• **The request**:
Begin at the first line and end at the line containing "lap_gap = 0.05; // [0.05:0.01:0.1]". Extract exactly those lines.

• **Data lines**:
──────────

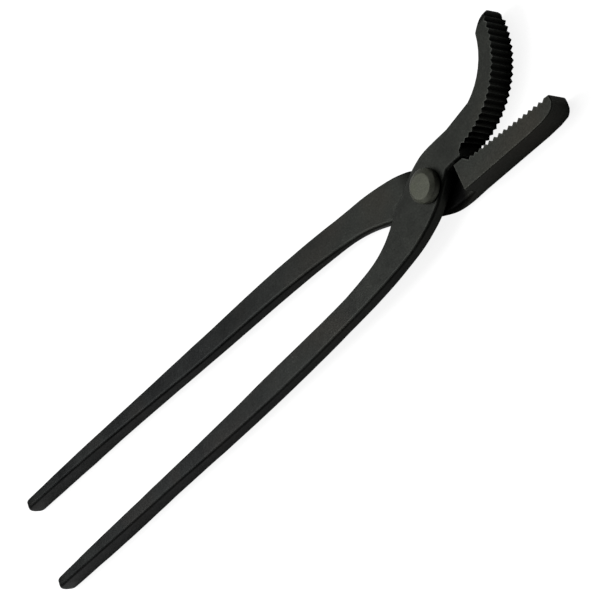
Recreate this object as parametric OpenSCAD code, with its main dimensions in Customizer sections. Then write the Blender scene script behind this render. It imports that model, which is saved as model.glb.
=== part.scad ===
// Wide-mouth blacksmith tongs: two forged halves that cross at one rivet.
// X runs along the tongs towards the jaws, Y across them and Z up along the rivet.
// The origin is on the rivet's axis, in the plane of the flat back faces.

/* [Forged stock] */
// Thickness of the jaws and of the rein ends
stock_t = 11; // [10:0.5:12]
// Gap between the two boss halves, and under the rivet head
lap_gap = 0.05; // [0.05:0.01:0.1]

/* [Rivet] */
// Radius of the rivet's shank
shank_r = 4; // [3.5:0.1:4.5]
// Running clearance round the shank in the half that turns
shank_gap = 0.05; // [0.03:0.01:0.1]
// Radius of the rivet's head
head_r = 6.5; // [6:0.1:6.8]
// Radius of the flat on top of the head
head_flat_r = 5.3; // [4.8:0.1:5.6]
// Height of the head
head_h = 4; // [3.4:0.1:4.2]
// Radius of the tail, spread into its countersink
tail_r = 5.6; // [5:0.1:6]
// Depth of the countersink
tail_depth = 1.8; // [1.4:0.1:2.2]

/* [Teeth] */
// Height of a tooth
tooth_h = 1; // [0.8:0.05:1.2]
// Number of teeth on the curved jaw
curved_teeth = 22; // [20:1:22]
// Number of teeth on the straight jaw
straight_teeth = 17; // [16:1:17]

/* [Jaws] */
// Radius of the arc through the curved jaw's tooth crests
bite_r = 34.7; // [34.3:0.1:35.1]
// Radius of the curved jaw's outer edge
hook_r = 25; // [24.8:0.1:25.4]
// Rounding of the jaw tips on the back face
tip_back_r = 3.5; // [2:0.5:4]
// Rounding of the curved jaw's tip on the front face
tip_front_r = 4.5; // [3:0.5:5]

/* [Reins] */
// Rounding of the rein ends on the front face
end_front_r = 7; // [6:0.5:7.5]
// Rounding of the rein ends on the back face
end_back_r = 2.5; // [1.5:0.5:2.5]

/* [Boss] */
// Radius of the shoulder that each boss half turns inside
shoulder_r = 13.7; // [13.6:0.1:14]
// Clearance between a boss half and that shoulder
shoulder_gap = 0.6; // [0.5:0.1:0.8]

/* [Hidden] */
$fn = 96;

lap_z = stock_t / 2;
steel = [0.17, 0.18, 0.16];
rivet_steel = [0.31, 0.31, 0.28];
spline_steps = 6;
wide = 700;

// Plan of the curved jaw. Its tooth crests and its outer edge are arcs about two near centres.
bite_centre = [17.1, 37.3];
bite_from = -86;
bite_to = -0.5;
hook_centre = [20.3, 37.1];
hook_from = -11;
hook_to = -72;
curved_tip = [[51.8, 37.8], [50.6, 38], [47.5, 34.8]];
curved_root = [[13.3, 0], [17.9, 0], [18.5, 2.1]];

// Edges of the curved half from the hook back to the end of its rein, and from there forward.
curved_inner = [[17.3, 12.1], [5.3, 11.9], [-0.7, 10.6], [-6.7, 8], [-12, 4.7], [-18, 1.6],
    [-24, -2.8], [-31, -6.6], [-40, -9.2], [-55, -10.9], [-75, -11.7], [-110, -12.6],
    [-150, -14.6], [-200, -16.7], [-250, -18.8], [-295, -20.8]];
curved_outer = [[-295, -25], [-240, -24.5], [-190, -23.4], [-140, -22.9], [-100, -22],
    [-62, -20.5], [-40, -19.1], [-20, -16.4], [-8, -12.8], [0.5, -8.5], [6.5, -3.7], [10.5, -0.2]];

// Edges of the straight half from its jaw back to the end of its rein, and from there forward.
straight_inner = [[15.3, -11.4], [7.3, -11.4], [0.3, -10.4], [-7, -7.4], [-14, -4], [-21, 0],
    [-28, 3.2], [-42, 7.4], [-62, 9.6], [-100, 11.4], [-145, 12.9], [-190, 15.3],
    [-243, 17.4], [-302, 18.9]];
straight_outer = [[-302, 23.2], [-240, 23.1], [-190, 22.7], [-140, 22], [-100, 21.4],
    [-60, 20.6], [-36, 19.4], [-20, 17], [-11, 14.4], [-5.7, 11.8]];

// Plan of the straight jaw: the first and last tooth crests, its root and its rounded nose.
tooth_line = [[19.5, -2.15], [57.4, -5.3]];
shoulder_x = 13.7;
straight_root = [[shoulder_x, -0.5], [18.2, -0.7]];
straight_nose = [[59.7, -5.6], [59.8, -8.2], [58.7, -10], [56.5, -11.2], [52.9, -11.8], [47, -12]];

// Heights of the two reins along X, from the end forward. Both start at the full stock and thin
// towards the boss, where each one runs out into its own side of the lap.
curved_top = [[-265, stock_t], [-235, 10.6], [-190, 9.7], [-140, 9.1],
    [-100, 9.1], [-60, 10.2], [-30, stock_t], [80, stock_t]];
curved_under = [[0, lap_z + lap_gap], [-22, lap_z + lap_gap], [-36, 4.9], [-60, 4], [-80, 3],
    [-115, 1.9], [-150, 1.2], [-190, 0.7], [-235, 0.1], [-260, 0]];
straight_top = [[-270, stock_t], [-240, 10.5], [-210, 9.8], [-180, 9.2], [-140, 8.9],
    [-100, 8.7], [-76, 7.9], [-58, 6.5], [-42, lap_z], [shoulder_x, lap_z]];
straight_under = [[0, 0], [-22, 0], [-36, 0.9], [-50, 1.6], [-70, 1.7], [-110, 1.8], [-150, 2],
    [-185, 1.2], [-215, 0.8], [-245, 0.1], [-265, 0]];
curved_end_x = -293;
curved_tip_y = 38;
straight_tip_x = 59.8;
straight_end_x = -299.8;

// A point of the smooth curve between b and c, with a and d as its neighbours.
function between(a, b, c, d, t) =
    0.5 * (2 * b + (c - a) * t + (2 * a - 5 * b + 4 * c - d) * t * t
        + (3 * b - a - 3 * c + d) * t * t * t);

// A smooth curve through all points.
function smooth(points) =
    let (last = len(points) - 1)
    [for (i = [0 : last - 1], s = [0 : spline_steps - 1])
        between(points[max(i - 1, 0)], points[i], points[i + 1], points[min(i + 2, last)],
            s / spline_steps),
     points[last]];

function on_arc(centre, r, a) = centre + r * [cos(a), sin(a)];

// Valley and crest of every tooth along the arc of the curved jaw, from its root to its tip. The
// first one has no valley.
function curved_serration() =
    let (step = (bite_to - bite_from) / (curved_teeth - 1))
    [for (i = [0 : curved_teeth - 1], deep = [1, 0]) if (i > 0 || deep == 0)
        on_arc(bite_centre, bite_r - deep * tooth_h, bite_from + (i - deep / 2) * step)];

// Valley and crest of every tooth along the straight jaw, from its root to its tip. The first one
// has no valley.
function straight_serration() =
    let (along = (tooth_line[1] - tooth_line[0]) / (straight_teeth - 1),
        down = tooth_h * [along[1], -along[0]] / norm(along))
    [for (i = [0 : straight_teeth - 1], deep = [1, 0]) if (i > 0 || deep == 0)
        tooth_line[0] + (i - deep / 2) * along + deep * down];

function hook_edge() =
    [for (a = [hook_from : -7 : hook_to]) on_arc(hook_centre, hook_r, a)];

// The rounded end of a rein in a side view, from its back face to its front face.
function rein_end(x) =
    concat(
        [for (a = [270 : -15 : 180]) on_arc([x + end_back_r, end_back_r], end_back_r, a)],
        [for (a = [180 : -15 : 90])
            on_arc([x + end_front_r, stock_t - end_front_r], end_front_r, a)]);

// The back corner of a jaw's tip, rounded in a side view.
function tip_back(x, a) = on_arc([x - tip_back_r, tip_back_r], tip_back_r, a);

// The front corner of the curved jaw's tip, rounded in a side view.
function tip_front(y, a) =
    on_arc([y - tip_front_r, stock_t - tip_front_r], tip_front_r, a);

module curved_plan() {
    polygon(concat(smooth(curved_outer), curved_root, curved_serration(), curved_tip,
        hook_edge(), smooth(curved_inner)));
}

module straight_plan() {
    polygon(concat(smooth(straight_outer),
        [for (a = [108 : -8 : 4]) on_arc([0, 0], shoulder_r - shoulder_gap, a)],
        straight_root, straight_serration(), straight_nose, smooth(straight_inner)));
}

module forged_plan() {
    linear_extrude(stock_t)
        children();
}

// A side view in X and Z, made a slab across the whole width.
module side_slab(side) {
    translate([0, wide / 2, 0])
        rotate([90, 0, 0])
            linear_extrude(wide)
                polygon(side);
}

module curved_jaw_half() {
    color(steel)
    difference() {
        intersection() {
            forged_plan() curved_plan();
            side_slab(concat(smooth(curved_top), [[80, 0], [0, 0]], smooth(curved_under),
                rein_end(curved_end_x)));
            rotate([0, 0, 90])
                side_slab(concat([[-80, 0]],
                    [for (a = [270 : 15 : 360]) tip_back(curved_tip_y, a)],
                    [for (a = [0 : 15 : 90]) tip_front(curved_tip_y, a)],
                    [[-80, stock_t]]));
        }
        // Room for the other boss half below the lap.
        translate([0, 0, -1])
            cylinder(r = shoulder_r, h = lap_z + lap_gap + 1);
        translate([0, 0, -1])
            cylinder(r = shank_r + shank_gap, h = stock_t + 2);
    }
}

module straight_jaw_half() {
    color(steel)
    difference() {
        intersection() {
            forged_plan() straight_plan();
            side_slab(concat(smooth(straight_top),
                [[shoulder_x, stock_t], [straight_tip_x, stock_t]],
                [for (a = [360 : -15 : 270]) tip_back(straight_tip_x, a)],
                smooth(straight_under), rein_end(straight_end_x)));
        }
        translate([0, 0, -1])
            cylinder(r = shank_r, h = stock_t);
        cylinder(r1 = tail_r, r2 = shank_r, h = tail_depth);
    }
}

module pivot_rivet() {
    head_z = stock_t + lap_gap;
    rim_h = head_h - (head_r - head_flat_r);
    color(rivet_steel) {
        cylinder(r1 = tail_r, r2 = shank_r, h = tail_depth);
        cylinder(r = shank_r, h = head_z + 1);
        translate([0, 0, head_z])
            cylinder(r = head_r, h = rim_h);
        translate([0, 0, head_z + rim_h])
            cylinder(r1 = head_r, r2 = head_flat_r, h = head_h - rim_h);
    }
}

straight_jaw_half();
curved_jaw_half();
pivot_rivet();
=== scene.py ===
"""Wide-mouth blacksmith tongs: the looks of the two forged halves and of the rivet that joins them.

X runs along the tongs towards the jaws, Y across them and Z up along the rivet. Lengths are in
metres.
"""

import math

import bmesh
import bpy
from mathutils import Matrix, Vector, noise


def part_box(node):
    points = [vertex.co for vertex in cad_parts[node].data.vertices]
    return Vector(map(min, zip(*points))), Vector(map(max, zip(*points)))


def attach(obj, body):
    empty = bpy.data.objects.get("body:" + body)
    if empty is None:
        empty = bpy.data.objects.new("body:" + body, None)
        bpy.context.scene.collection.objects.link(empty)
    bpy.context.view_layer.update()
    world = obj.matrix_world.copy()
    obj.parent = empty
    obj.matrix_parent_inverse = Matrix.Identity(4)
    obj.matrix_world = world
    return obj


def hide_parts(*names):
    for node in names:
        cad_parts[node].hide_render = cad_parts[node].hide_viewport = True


bl_info = {
    "name": "Forged tongs",
    "version": (1, 0, 0),
    "blender": (4, 5, 0),
    "location": "3D View > Sidebar > Tongs",
    "description": "Builds forged tongs with two serrated jaws around a packed frame",
    "category": "Object",
}

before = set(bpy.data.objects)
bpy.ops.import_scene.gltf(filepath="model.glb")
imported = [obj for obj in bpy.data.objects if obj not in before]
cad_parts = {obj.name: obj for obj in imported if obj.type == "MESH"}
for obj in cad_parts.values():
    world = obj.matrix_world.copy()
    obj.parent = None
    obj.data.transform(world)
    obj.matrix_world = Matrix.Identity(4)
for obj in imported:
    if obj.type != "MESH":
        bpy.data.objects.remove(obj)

MM = 0.001

# Heights in the frame: the plane where the boss halves meet, the forged front and the rivet's head.
LAP_Z = 5.5 * MM
STOCK_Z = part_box("straight_jaw_half")[1].z
RIVET_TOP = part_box("pivot_rivet")[1].z

# Two small steps that keep a surface, or a test, clear of a plane of the frame.
TINY = 0.05 * MM
LITTLE = 0.1 * MM

# The rivet, and the hole and the shoulder round it.
HEAD_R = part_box("pivot_rivet")[1].x
SHANK_R = 4 * MM
TAIL_R = 5.6 * MM
TAIL_DEPTH = 1.8 * MM
BORE_R = 4.6 * MM
SHOULDER_R = 13.7 * MM
SHOULDER_EDGE_R = SHOULDER_R + 1.5 * MM

# The teeth: an arc of crests on the curved jaw, and a straight line of crests on the other. The
# rest says how far round those lines a corner still belongs to a tooth.
BITE_CENTRE = Vector((17.1, 37.3, 0)) * MM
BITE_R = 34.7 * MM
TOOTH_LINE = (Vector((19.5, -2.15, 0)) * MM, Vector((57.4, -5.3, 0)) * MM)
TOOTH_DEPTH = 1 * MM
TOOTH_BAND = (-0.4 * TOOTH_DEPTH, 1.5 * TOOTH_DEPTH)
BEFORE_FIRST_TOOTH = 1.6 * MM
PAST_LAST_TOOTH = 2.6 * MM
BELOW_FIRST_TOOTH = 0.2 * MM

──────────

• **In response**:
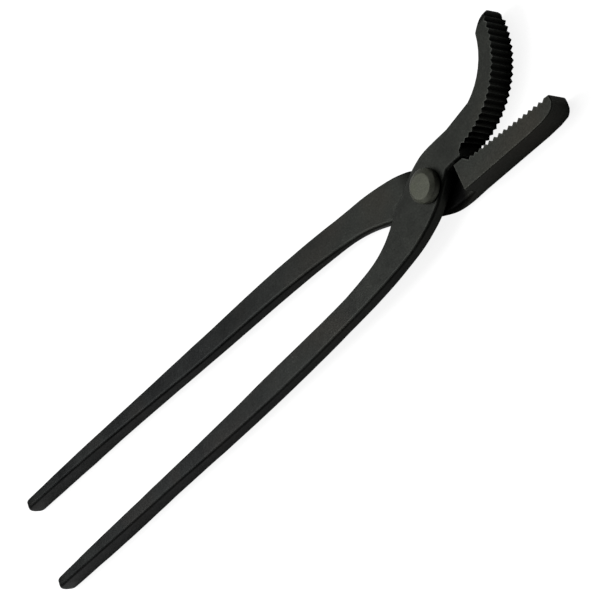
Recreate this object as parametric OpenSCAD code, with its main dimensions in Customizer sections. Then write the Blender scene script behind this render. It imports that model, which is saved as model.glb.
=== part.scad ===
// Wide-mouth blacksmith tongs: two forged halves that cross at one rivet.
// X runs along the tongs towards the jaws, Y across them and Z up along the rivet.
// The origin is on the rivet's axis, in the plane of the flat back faces.

/* [Forged stock] */
// Thickness of the jaws and of the rein ends
stock_t = 11; // [10:0.5:12]
// Gap between the two boss halves, and under the rivet head
lap_gap = 0.05; // [0.05:0.01:0.1]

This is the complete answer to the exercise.